Find your Files
Fabien Potencier
Apr 22, 2010
The best practices for finding files with PHP has evolved a lot in a the last
few years. Back in 2004, one of the very first thing I did with PHP was
porting the File::Find::Rule
Perl module to PHP. File::Find::Rule
is a
great way to describe the files and directories you want to work with. I used
the opendir
, readdir
, and closedir
native PHP functions, and it did the
job quite well. The PHP class was named sfFinder
, and it can still be found
in all symfony versions. Even if the class is bundled with symfony, I know
that a few people use it for all kind of stuff, not necessarily related to
symfony.
But the code starts to show its age; first because I learned a lot since then
about PHP, and also because there is a better way now.

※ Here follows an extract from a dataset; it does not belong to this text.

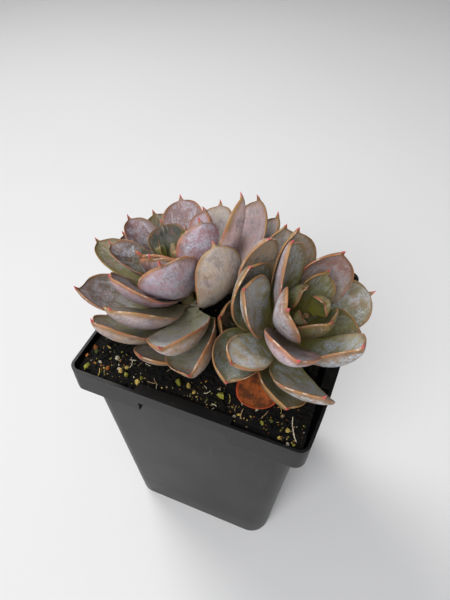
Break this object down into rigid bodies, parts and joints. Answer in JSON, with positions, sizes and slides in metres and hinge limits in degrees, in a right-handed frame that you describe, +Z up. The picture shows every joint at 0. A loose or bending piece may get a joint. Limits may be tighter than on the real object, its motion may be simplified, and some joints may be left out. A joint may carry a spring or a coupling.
{
  "type": "potted succulent",
  "caption": "Rosette succulent with two heads of thick pointed leaves, growing in peat in a deep square tapered black plastic nursery pot.",
  "frame": {"origin": "centre of the flat underside of the pot's base", "axes": "+Z up, from the base through the soil; X and Y along the sides of the square pot, with the left head on the -X side and the right head on the +X side"},
  "size_m": [0.0909, 0.07, 0.1346],
  "materials": {
    "pot_plastic": "moulded satin",
    "peat": "loose and fibrous",
    "stem_green": "matt skin",
    "dry_leaf": "dry and slightly glossy",
    "mauve_leaf": "waxy with pale bloom",
    "olive_leaf": "waxy with pale bloom"
  },
  "bodies": {
    "root": {"pot": "pot_plastic", "soil": "peat", "stem_a": "stem_green", "stem_b": "stem_green", "dead_leaf": "dry_leaf", "leaf_a_01": "mauve_leaf", "leaf_a_02": "mauve_leaf", "leaf_a_03": "mauve_leaf", "leaf_a_04": "mauve_leaf", "leaf_a_05": "mauve_leaf", "leaf_a_06": "mauve_leaf", "leaf_a_07": "mauve_leaf", "leaf_a_08": "mauve_leaf", "leaf_a_09": "mauve_leaf", "leaf_a_10": "mauve_leaf", "leaf_a_11": "mauve_leaf", "leaf_a_12": "mauve_leaf", "leaf_a_13": "mauve_leaf", "leaf_a_14": "mauve_leaf", "leaf_a_15": "mauve_leaf", "leaf_a_16": "mauve_leaf", "leaf_a_17": "mauve_leaf", "leaf_a_18": "mauve_leaf", "leaf_a_19": "mauve_leaf", "leaf_a_20": "mauve_leaf", "leaf_a_21": "mauve_leaf", "leaf_a_22": "mauve_leaf", "leaf_a_23": "mauve_leaf", "leaf_a_24": "mauve_leaf", "leaf_a_25": "mauve_leaf", "leaf_a_26": "mauve_leaf", "leaf_a_27": "mauve_leaf", "leaf_a_28": "mauve_leaf", "leaf_b_01": "olive_leaf", "leaf_b_02": "olive_leaf", "leaf_b_03": "olive_leaf", "leaf_b_04": "olive_leaf", "leaf_b_05": "olive_leaf", "leaf_b_06": "olive_leaf", "leaf_b_07": "olive_leaf", "leaf_b_08": "olive_leaf", "leaf_b_09": "olive_leaf", "leaf_b_10": "olive_leaf", "leaf_b_11": "olive_leaf", "leaf_b_12": "olive_leaf", "leaf_b_13": "olive_leaf", "leaf_b_14": "olive_leaf", "leaf_b_15": "olive_leaf", "leaf_b_16": "olive_leaf", "leaf_b_17": "olive_leaf", "leaf_b_18": "olive_leaf", "leaf_b_19": "olive_leaf", "leaf_b_20": "olive_leaf", "leaf_b_21": "olive_leaf", "leaf_b_22": "olive_leaf", "leaf_b_23": "olive_leaf", "leaf_b_24": "olive_leaf", "leaf_b_25": "olive_leaf"}
  },
  "joints": []
}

Enter
iterators! PHP 5 comes
bundled with a bunch of iterator classes that ease all kind of, well,
iterations. You can iterate over an iterator with the standard foreach
operator, a very powerful PHP construct.
PHP Iterators
So, how do you get all the files and directories recursively with PHP iterators? Frankly, I don’t know. Well, I know more or less which classes to use and how to assemble them, but instead of thinking too hard, I always copy and paste an existing snippet of code to get it right. Here is such a snippet:
// some flags to filter . and .. and follow symlinks
$flags = \FilesystemIterator::SKIP_DOTS | \FilesystemIterator::FOLLOW_SYMLINKS;
// create a simple recursive directory iterator
$iterator = new \RecursiveDirectoryIterator($dir, $flags);
// make it a truly recursive iterator
$iterator = new \RecursiveIteratorIterator($iterator, \RecursiveIteratorIterator::SELF_FIRST);
// iterate over it
foreach ($iterator as $file)
{
// do something with $file (a \SplFileInfo instance)
}
Note
Noticed the fancy \
character before each built-in class? That’s the way you
reference built-in PHP class when using them in a PHP 5.3 namespace context.
As you can see for yourself, nothing complex. You just need to know the which Iterator to use, their possible flags, and how to compose them together. So, the first barrier of entry is the learning curve. There are a lot of great tutorials and presentations on the Internet about iterators, but the official documentation on php.net probably lacks some good examples.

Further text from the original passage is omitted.